Дальнее чтение - Франко Моретти
Обычно соединяются… Это важный момент: для большинства исследователей конвергенция – основной, если не единственный принцип в истории культуры. В другой статье я критиковал эту позицию, противопоставляя ей что-то наподобие попеременного разделения труда между дивергенцией и конвергенцией в создании морфологического пространства литературы[155]. Сейчас добавлю только, что решающим историческим водоразделом стало образование международного рынка: дивергенция была основным способом литературных изменений до его появления, а конвергенция – после. Морфологические соображения Томаса Павела в «Размышлении о романе» (La Pensée du Roman), основанные на совершенно иной концептуальной рамке, чем данная статья, предлагают прекрасное (потому что независимое) подтверждение этого тезиса: он утверждает, что дивергенция являлась движущей силой на протяжении первых пятнадцати веков существования романа, а конвергенция – начиная с XVIII в.

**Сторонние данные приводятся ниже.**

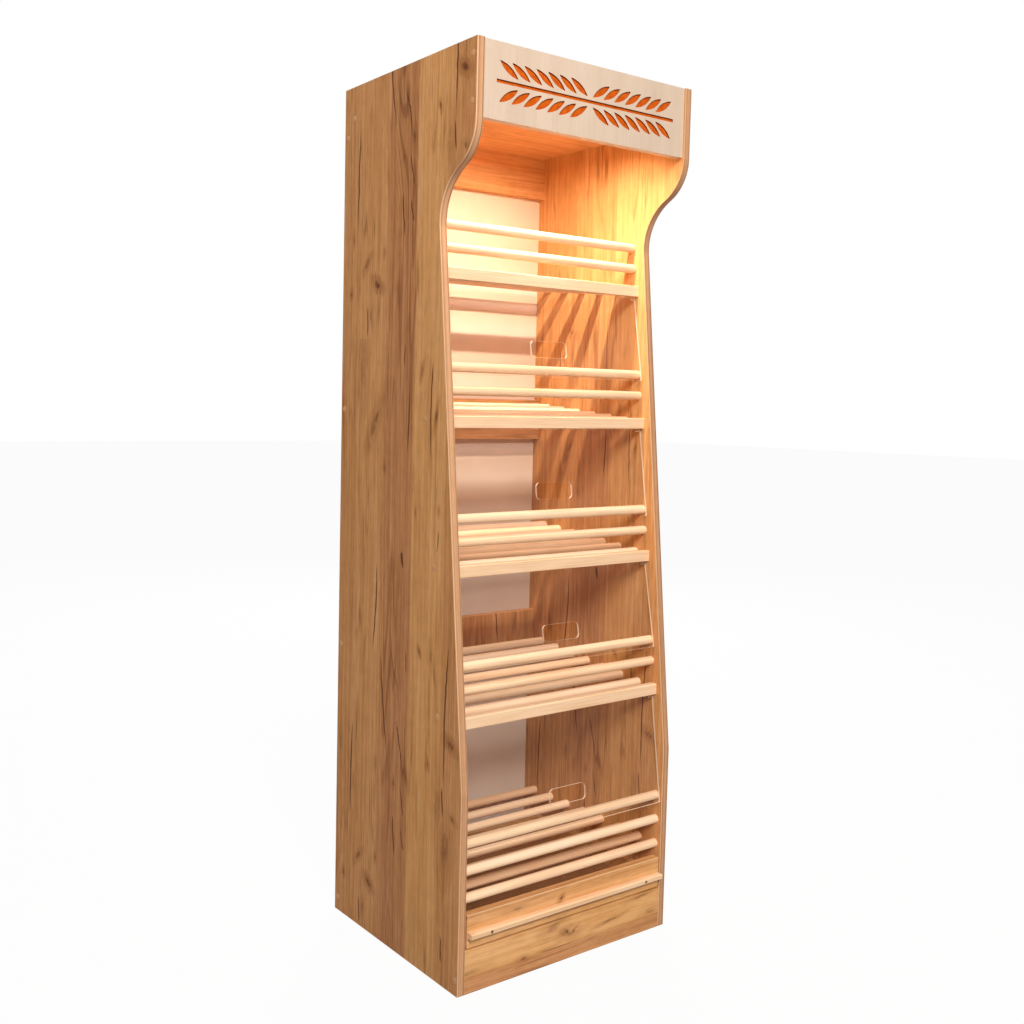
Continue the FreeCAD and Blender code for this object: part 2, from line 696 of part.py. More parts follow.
def flap_sheet(body, tier, length, drop):
    """Sheet in the body's XZ plane, with the pivot axis along X through the origin."""
    half_width = f"({half_inner} - FlapSideGap)"
    sketch = new_sketch(body, f"flap_{tier}_outline", "XZ_Plane")
    half = sizes["Width"] / 2 - sizes["Board"] - sizes["FlapSideGap"]
    first_length = 0.6 * sizes["TierPitch"]
    rectangle(sketch, (-half, -first_length), (half, sizes["FlapEdge"]),
              (f"-{half_width}", f"-({length})", f"2 * {half_width}", f"{length} + FlapEdge"))
    sheet_pad = pad(body, sketch, f"flap_{tier}_pad", "FlapThickness", midplane=True)
    hole_sketch = new_sketch(body, f"flap_{tier}_hand_hole", "XZ_Plane")
    low = -sizes[drop] - sizes["HandHoleHeight"] / 2
    rectangle(hole_sketch, (-sizes["HandHoleWidth"] / 2, low),
              (sizes["HandHoleWidth"] / 2, low + sizes["HandHoleHeight"]),
              ("-HandHoleWidth / 2", f"-{drop} - HandHoleHeight / 2", "HandHoleWidth", "HandHoleHeight"))
    pocket = body.newObject("PartDesign::Pocket", f"flap_{tier}_pocket")
    pocket.Profile = hole_sketch
    pocket.Midplane = True
    bind(pocket, Length="2 * FlapThickness")
    doc.recompute()
    if pocket.Shape.Volume >= sheet_pad.Shape.Volume:
        raise RuntimeError(f"the hand hole of flap {tier} cuts nothing")
    rounded = round_edges(body, pocket, edges_through(pocket, 0, half - 1), f"flap_{tier}_hole_round",
                          "HandHoleRadius")
    doc.recompute()
    round_edges(body, rounded, edges_through(rounded, half - 1, half + 1), f"flap_{tier}_corner_round",
                "FlapCorner")


def flap_pins(tier, y, z):
    reach = f"({half_inner} + PinReach)"
    grip = f"({half_inner} - FlapSideGap - PinGrip)"
    pins = []
    for side, sign in sides.items():
        axis = "+X" if sign > 0 else "-X"
        pins.append(cylinder(f"flap_{tier}_{side}_pin", "PinDiameter", f"{reach} - {grip}",
                             f"{sign} * {grip}", y, z, axis))
        bore = cylinder(f"flap_{tier}_{side}_bore", "PinDiameter + 2 * PinFit",
                        f"{reach} - {grip} + 2 * RodEndGap", f"{sign} * ({grip} - RodEndGap)", y, z, axis)
        holes[f"{side}_side_panel"].append(bore)
        holes[f"flap_tier_{tier}"].append(bore)
    blanks[f"flap_pins_tier_{tier}"] = compound(f"flap_{tier}_pins", pins)


# Crumb drawer.

drawer_half = f"({half_inner} - RunnerGap)"
drawer_side_z = "(PlinthHeight + DrawerSideLift)"
drawer_y = f"({front} + Board)"
drawer_length = f"({back_face} - Board - DrawerRearGap - {drawer_y})"
runner_length = f"({drawer_length} - RunnerEndGap)"


def drawer():
    front_width = f"({inner_width} - 2 * DrawerGap)"
    blanks["drawer_front"] = box("drawer_front_blank", front_width, "Board", "DrawerFrontHeight",
                                 f"-{front_width} / 2", front, "PlinthHeight + DrawerLift")
    between = f"({drawer_half} - Board)"
    back_y = f"{drawer_y} + {drawer_length} - Board"
    blanks["drawer_back"] = box("drawer_back_blank", f"2 * {between}", "Board", "DrawerSideHeight",
                                f"-{between}", back_y, drawer_side_z)
    blanks["drawer_bottom"] = box("drawer_bottom_blank", f"2 * {drawer_half}", drawer_length,
                                  "DrawerBottomThickness", f"-{drawer_half}", drawer_y,
                                  f"{drawer_side_z} - DrawerBottomThickness")
    middle_z = f"{drawer_side_z} + DrawerSideHeight / 2"
    for side, sign in sides.items():
        name = f"drawer_{side}_side"
        start = between if sign > 0 else f"-{drawer_half}"
        blanks[name] = box(f"{name}_blank", "Board", drawer_length, "DrawerSideHeight", start, drawer_y,
                           drawer_side_z)
        for level in (-1, 1):
            z = f"{middle_z} + {level} * DrawerDowelSpacing / 2"
            fasten("drawer_dowel", "drawer_dowels", f"{sign} * ({between} + Board / 2)", drawer_y, z, "+Y",
                   ("drawer_front", name))
            fasten("drawer_dowel", "drawer_dowels", f"{sign} * {between}", f"{back_y} + Board / 2", z,
                   "+X", ("drawer_back", name))
    handle(front_width)


def handle(front_width):
    body = new_body("handle")
    length = f"({front_width} - 2 * HandleEndGap)"
    place(body, f"-{length} / 2", f"{front} - HandleDepth", "PlinthHeight + HandleLift")
    blanks["drawer_handle"] = rounded_bar(body, "handle", length, "HandleDepth", "HandleHeight",
                                          "HandleRadius", front_only=True)
    for side, sign in sides.items():
        fasten("handle", "handle_screws", f"{sign} * ({half_inner} - HandleScrewInset)",
               f"{front} - HandleDepth", "PlinthHeight + HandleLift + HandleHeight / 2", "+Y",
               ("drawer_handle", "drawer_front"))


def runner(name, sign, near, height, open_outward):
    """Channel along Y with its web upright, open towards the drawer or away from it."""
    middle_z = f"({drawer_side_z} + DrawerSideHeight / 2)"
    solid = box(f"{name}_solid", "RunnerDepth", runner_length, height, near, drawer_y,
                f"{middle_z} - {height} / 2")
    hollow_x = f"{near} + RunnerWall" if open_outward == (sign > 0) else near
    hollow = box(f"{name}_hollow", "RunnerDepth - RunnerWall", runner_length,
                 f"{height} - 2 * RunnerWall", hollow_x, drawer_y, f"{middle_z} - {height} / 2 + RunnerWall")
    return cut(name, solid, hollow)


def runners():
    fixed, moving = [], []
    moving_height = "(RunnerHeight - 2 * RunnerWall - 2 * RunnerFit)"
    middle_z = f"{drawer_side_z} + DrawerSideHeight / 2"
    for side, sign in sides.items():
        near = f"({half_inner} - RunnerDepth)" if sign > 0 else f"-{half_inner}"
        fixed.append(runner(f"{side}_fixed_channel", sign, near, "RunnerHeight", False))
        near = drawer_half if sign > 0 else f"(-{drawer_half} - RunnerDepth)"
        moving.append(runner(f"{side}_moving_channel", sign, near, moving_height, True))
        outward, inward = ("+X", "-X") if sign > 0 else ("-X", "+X")
        for y in (f"{drawer_y} + RunnerScrewInset", f"{drawer_y} + {runner_length} - RunnerScrewInset"):
            fasten("runner", "fixed_runner_screws", f"{sign} * ({half_inner} - RunnerWall)", y, middle_z,
                   outward, ("fixed_runners", f"{side}_side_panel"))
            fasten("runner", "moving_runner_screws", f"{sign} * ({drawer_half} + RunnerWall)", y, middle_z,
                   inward, ("moving_runners", f"drawer_{side}_side"))
    blanks["fixed_runners"] = compound("fixed_pair", fixed)
    blanks["moving_runners"] = compound("moving_pair", moving)


# Light under the top board, fed by a driver on top of it.

profile_length = f"({inner_width} - 2 * (ProfileEndGap + EndCapThickness))"
lamp_y = f"({front} + LampSetback)"
profile_y = f"({lamp_y} - ProfileDepth / 2)"
profile_z = f"({top_board_top} - Board - ProfileHeight)"
driver_y = f"({lamp_y} - DriverDepth / 4)"
driver_end = f"({half_inner} - DriverEndGap)"
driver_start = f"({driver_end} - DriverLength)"


def light():
    length, half = profile_length, f"{profile_length} / 2"
    solid = box("profile_solid", length, "ProfileDepth", "ProfileHeight", f"-{half}", profile_y, profile_z)
    hollow_width = "(ProfileDepth - 2 * ProfileWall)"
    hollow_y = f"{profile_y} + ProfileWall"
    hollow = box("profile_hollow", length, hollow_width, "ProfileHeight - ProfileWall", f"-{half}",
                 hollow_y, profile_z)
    blanks["led_profile"] = cut("profile_blank", solid, hollow)
    blanks["led_diffuser"] = box("diffuser_blank", length, hollow_width, "DiffuserThickness", f"-{half}",
                                 hollow_y, profile_z)
    blanks["led_strip"] = box("strip_blank", length, "StripWidth", "StripThickness", f"-{half}",
                              f"{lamp_y} - StripWidth / 2",
                              f"{profile_z} + ProfileHeight - ProfileWall - StripThickness")
    caps = [box(f"{side}_end_cap", "EndCapThickness", "ProfileDepth", "ProfileHeight",
                half if sign > 0 else f"-{half} - EndCapThickness", profile_y, profile_z)
            for side, sign in sides.items()]
    blanks["led_end_caps"] = compound("end_caps", caps)


def driver():
    """Driver on the top board, with a screwed ear and a mains inlet; its wire leaves at the far end."""
    housing = box("driver_housing", "DriverLength", "DriverDepth", "DriverHeight", driver_start, driver_y,
                  top_board_top)
    ear_width = "DriverDepth / 2"
    ear_y = f"{driver_y} + DriverDepth / 2"
    ears = []
    for name, x in (("near", f"{driver_start} - EarLength"), ("far", driver_end)):
        ears.append(box(f"{name}_ear", "EarLength", ear_width, "EarThickness", x, ear_y, top_board_top))
        fasten("driver", "driver_screws", f"{x} + EarLength / 2", f"{ear_y} + {ear_width} / 2",
               f"{top_board_top} + EarThickness", "-Z", ("led_driver", "top_board"))
    blanks["led_driver"] = fuse("driver_blank", [housing] + ears)
    middle_y = f"({driver_y} + DriverDepth / 2)"
    middle_z = f"({top_board_top} + DriverHeight / 2)"
    fit = "ScrewFit"
    recess = box("inlet_recess", f"InletDepth + {fit}", f"InletWidth + 2 * {fit}",
                 f"InletHeight + 2 * {fit}", driver_start, f"{middle_y} - InletWidth / 2 - {fit}",
                 f"{middle_z} - InletHeight / 2 - {fit}")
    holes["led_driver"].append(recess)
    shell = box("inlet_shell", "InletDepth", "InletWidth", "InletHeight", driver_start,
                f"{middle_y} - InletWidth / 2", f"{middle_z} - InletHeight / 2")
    mouth = box("inlet_mouth", "InletDepth - InletWall", "InletWidth - 2 * InletWall",
                "InletHeight - 2 * InletWall", driver_start, f"{middle_y} - InletWidth / 2 + InletWall",
                f"{middle_z} - InletHeight / 2 + InletWall")
    pins = [cylinder(f"inlet_pin_{number}", "InletPinDiameter", "InletDepth - InletWall", driver_start,
                     f"{middle_y} + {number - 0.5} * InletPinSpacing", middle_z, "+X")
            for number in (0, 1)]
    blanks["driver_inlet"] = fuse("inlet_blank", [cut("inlet_cup", shell, mouth)] + pins)


def feed_wire():
    """Wire from the driver's far end down through the top board to the strip."""
    start_x = sheet.Width / 2 - sheet.Board - sheet.DriverEndGap
    y = (sheet.HandleDepth - sheet.Depth) / 2 + sheet.LampSetback
    high = sheet.Height - sheet.TopBoardDrop + sheet.DriverHeight / 2
    low = sheet.Height - sheet.TopBoardDrop - sheet.Board - sheet.ProfileWall
    start = FreeCAD.Vector(start_x, y, high)
    corner = FreeCAD.Vector(start_x + sheet.WireReach, y, high)
    end = FreeCAD.Vector(corner.x, y, low)
    radius = sheet.WireBend
    arc_start = corner - FreeCAD.Vector(radius, 0, 0)
    arc_end = corner - FreeCAD.Vector(0, 0, radius)
    centre = FreeCAD.Vector(arc_start.x, y, arc_end.z)
    arc_middle = centre + FreeCAD.Vector(sin(radians(45)), 0, cos(radians(45))) * radius
    edges = [Part.LineSegment(start, arc_start), Part.Arc(arc_start, arc_middle, arc_end),
             Part.LineSegment(arc_end, end)]
    path = Part.Wire([item.toShape() for item in edges])
    section = Part.Wire(Part.makeCircle(sheet.WireDiameter / 2, start, FreeCAD.Vector(1, 0, 0)))
    item = doc.addObject("Part::Feature", "feed_wire")
    item.Shape = path.makePipeShell([section], True, True)
    blanks["led_feed_wire"] = item
    print(f"feed wire: length {path.Length:.1f}, bend radius {radius:.1f}")
    gap_diameter = "WireDiameter + 2 * WireHoleGap"
    x = f"{driver_end} + WireReach"
    for piece, depth, z in (("top_board", "Board", f"{top_board_top} - Board"),
                            ("led_profile", "ProfileWall", f"{profile_z} + ProfileHeight - ProfileWall")):
        holes[piece].append(cylinder(f"{piece}_wire_hole", gap_diameter, depth, x, lamp_y, z))


def finish_pieces():
    """Cut each piece's holes out of its blank, and label the result with the piece's name."""
    for group, members in groups.items():
        blanks[group] = compound(f"{group}_group", members)
    pieces = {}
    for name, blank in blanks.items():
        piece = blank
        if holes[name]:
            piece = cut(f"{name}_piece", blank, compound(f"{name}_holes", holes[name]))
        piece.Label = name
        pieces[name] = piece
    return pieces


def check_and_export(pieces):
    for item in doc.Objects:
        if "Invalid" in item.State or "Error" in item.State:
            raise RuntimeError(f"{item.Name} failed: {item.State}")
    for name, piece in pieces.items():
        if piece.Shape.isNull() or not piece.Shape.isValid() or not piece.Shape.Solids:
            raise RuntimeError(f"{name} has no valid solid")
    os.makedirs("parts", exist_ok=True)
    for name, piece in pieces.items():
        piece.Shape.exportStep(f"parts/{name}.step")
        print(f"{name}: {len(piece.Shape.Solids)} solids, {piece.Shape.Volume / 1000:.1f} cm3")


side_panels()
fastener_kinds()
boards()
back_panel()
header_ornament()
rails()
fence_rods()
shelves()
flaps()
drawer()
runners()
light()
driver()
feed_wire()
parts = finish_pieces()
doc.recompute()
check_and_export(parts)
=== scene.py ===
import json
import math
import bmesh
import bpy
from mathutils import Matrix, Quaternion, Vector


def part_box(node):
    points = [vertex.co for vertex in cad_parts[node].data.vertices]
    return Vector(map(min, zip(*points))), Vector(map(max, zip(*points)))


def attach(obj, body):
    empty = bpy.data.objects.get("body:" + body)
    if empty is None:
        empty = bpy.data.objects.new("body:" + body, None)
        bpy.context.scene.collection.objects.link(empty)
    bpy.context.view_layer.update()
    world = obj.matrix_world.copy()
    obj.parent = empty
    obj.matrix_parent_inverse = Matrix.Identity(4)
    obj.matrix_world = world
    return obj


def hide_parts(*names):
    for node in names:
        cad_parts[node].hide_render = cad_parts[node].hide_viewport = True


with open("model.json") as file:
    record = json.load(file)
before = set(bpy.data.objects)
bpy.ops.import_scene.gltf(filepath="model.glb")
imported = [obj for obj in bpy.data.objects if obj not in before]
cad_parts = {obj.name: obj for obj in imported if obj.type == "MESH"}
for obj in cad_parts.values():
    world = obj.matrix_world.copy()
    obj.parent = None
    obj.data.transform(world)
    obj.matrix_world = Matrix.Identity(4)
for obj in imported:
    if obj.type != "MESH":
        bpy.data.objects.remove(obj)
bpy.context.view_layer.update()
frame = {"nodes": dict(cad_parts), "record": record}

nodes = frame["nodes"]
print("frame loaded with", len(nodes), "nodes")


def tone(red, green, blue):
    # a colour picked on screen, 0 to 255, as the linear colour that a shader takes
    parts = [channel / 255 for channel in (red, green, blue)]
    return tuple(p / 12.92 if p <= 0.04045 else ((p + 0.055) / 1.055) ** 2.4 for p in parts) + (1,)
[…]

Начиная с XVIII в…. Иными словами, конвергенция становится активной силой в литературной жизни тогда же, когда и диффузия. Стоит задуматься: это просто совпадение по времени или между ними есть функциональная связь?
V
Для начала приведу простой пример. Некоторое время назад один из величайших литературных критиков современности, Антонио Кандидо, написал три эссе (о «Западне» [1877] Золя, «Семье Малаволья» [1881] Верги и «Трущобах» [1890] Азеведу), в которых проследил распространение натуралистического романа из ядра (Франции) через полупериферию (Италию) на периферию (Бразилию) мировой литературной системы. И он обнаружил, среди прочего, нечто вроде внутренней асимметрии в распространении натурализма. Сюжетная структура Золя заимствуется Вергой и Азаведу почти без изменений, тогда как стиль существенно изменяется: у Верги появляется сицилийско-тосканская оркестровка коллективной речи, а также пословицы; у Азеведу появляются аллегории и частые этические отступления повествователя (особенно в том, что касается половых вопросов)[156].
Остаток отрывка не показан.